Microsoft announced in June that it would be purchasing professional social network LinkedIn in a cash deal worth $26.2 billion. The purchase will further cement Microsoft into the world of social media after previous deals with Facebook and the acquisition of Yammer in 2012.
A deal this large requires approval from regulators around the world and today Microsoft received its final approval. Other agencies in the United States, Canada, Brazil, and South Africa have already reviewed and cleared the deal. By passing the European Commission, Microsoft is set finalize the acquisition.
The long delay in approval stems from the European Court's requirement that Microsoft preserve competition among other social networks. Microsoft will be incorporating LinkedIn into their Office Add-in program and other products. This will integrate the social network into Office and Windows. Regulators voiced concern about the deal being used to unfairly target other social networks. Microsoft agreed to play nice and will not require or enter into agreements with PC manufacturers to pre-install LinkedIn on their products. They will let users and administrators customize their Office experience by disabling LinkedIn if the feature is unwanted. Microsoft also agreed to allow promotional opportunities in the Office store for other social networking services.

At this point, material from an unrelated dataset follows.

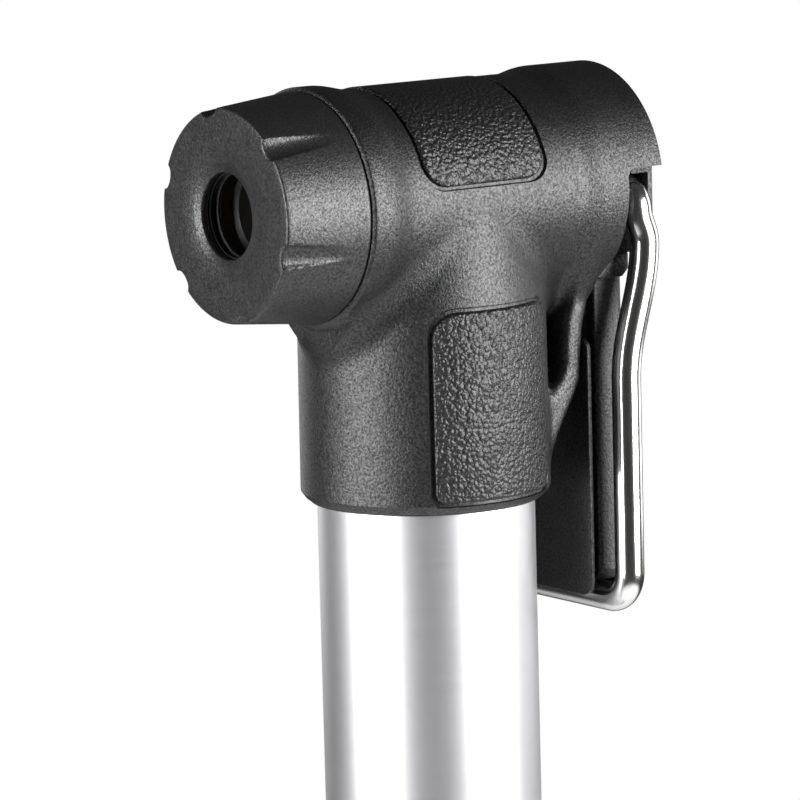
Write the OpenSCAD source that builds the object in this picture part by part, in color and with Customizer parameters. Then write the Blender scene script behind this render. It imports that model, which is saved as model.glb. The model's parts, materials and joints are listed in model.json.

In a blog post highlighting the final details, Microsoft described an effort to help those in the workforce succeed, bringing better digital tools to schools and better data to those pursuing jobs, and for governments to create opportunities.
Microsoft promised the deal would close before the end of 2016 and they can finally relax as things wrap up in the next few days. Look to see LinkedIn more heavily integrated into the Microsoft ecosystem in the future as well as programs targeting societal issues facing the workforce.